Alibaba's Qwen team released Qwen 3.5 Omni on March 30, its most ambitious multimodal AI to date. The model processes text, images, audio, and video natively in a single pass — no stitching together separate models.

What's New

Most frontier AI handles modalities separately: vision goes through one pipeline, audio through another, and the results get merged. Qwen 3.5 Omni handles them together, trained on over 100 million hours of audio-visual data. In a head-to-head comparison by Decrypt, the model analyzed a YouTube short in about one minute; ChatGPT 5.4, using three separate tools (vision model + Whisper + OCR), took nine minutes for the same clip.

Three sizes are available: Plus, Flash, and Light, all with a 256,000-token context window.

Key Features

Semantic Interruption lets the model distinguish a cough or filler word from a genuine attempt to interject, making voice conversations feel more natural. ARIA (Adaptive Rate Interleave Alignment) keeps spoken output accurate when reading numbers or unusual words aloud.

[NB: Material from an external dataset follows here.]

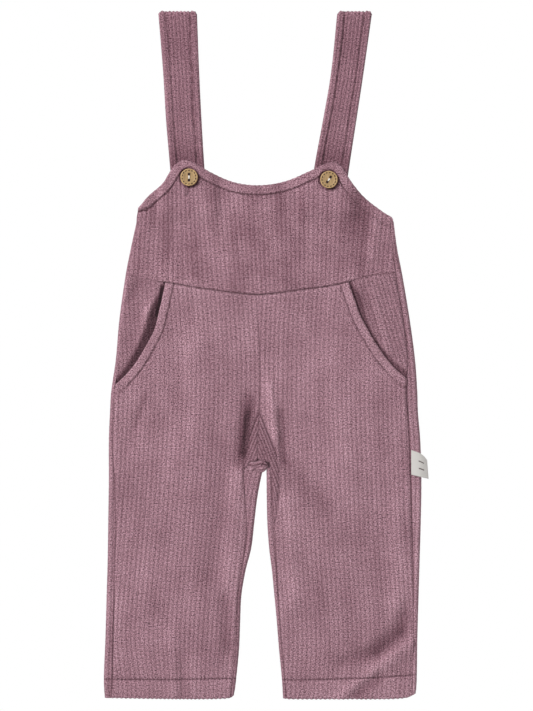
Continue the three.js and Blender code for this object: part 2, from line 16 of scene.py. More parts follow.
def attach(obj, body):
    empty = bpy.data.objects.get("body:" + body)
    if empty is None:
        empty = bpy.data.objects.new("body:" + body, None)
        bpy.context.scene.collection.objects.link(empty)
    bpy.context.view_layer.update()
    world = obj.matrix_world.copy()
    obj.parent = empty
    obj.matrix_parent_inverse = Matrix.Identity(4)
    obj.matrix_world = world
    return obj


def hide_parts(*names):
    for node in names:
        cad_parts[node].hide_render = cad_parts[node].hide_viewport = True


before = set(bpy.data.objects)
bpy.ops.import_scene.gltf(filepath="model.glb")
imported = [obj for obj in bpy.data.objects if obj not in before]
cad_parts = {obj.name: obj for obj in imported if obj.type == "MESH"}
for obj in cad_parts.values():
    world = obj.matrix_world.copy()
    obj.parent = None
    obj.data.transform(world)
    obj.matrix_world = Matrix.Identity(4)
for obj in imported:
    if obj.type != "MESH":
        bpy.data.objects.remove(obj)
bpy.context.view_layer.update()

Voice cloning lets users upload a sample and have the model adopt that voice — though the feature is currently API-only. On multilingual voice stability benchmarks, Qwen 3.5 Omni-Plus outscored ElevenLabs, GPT-Audio, and Minimax across 20 languages.

Audio-Visual Vibe Coding is the headline demo: describe what you want to a camera, and the model generates a functional website or game from what it sees and hears.

The model also gained native web search support for real-time data and complex function calling.

Qwen reports 215 state-of-the-art scores across sub-tasks, though the full technical report has not yet been released for independent review.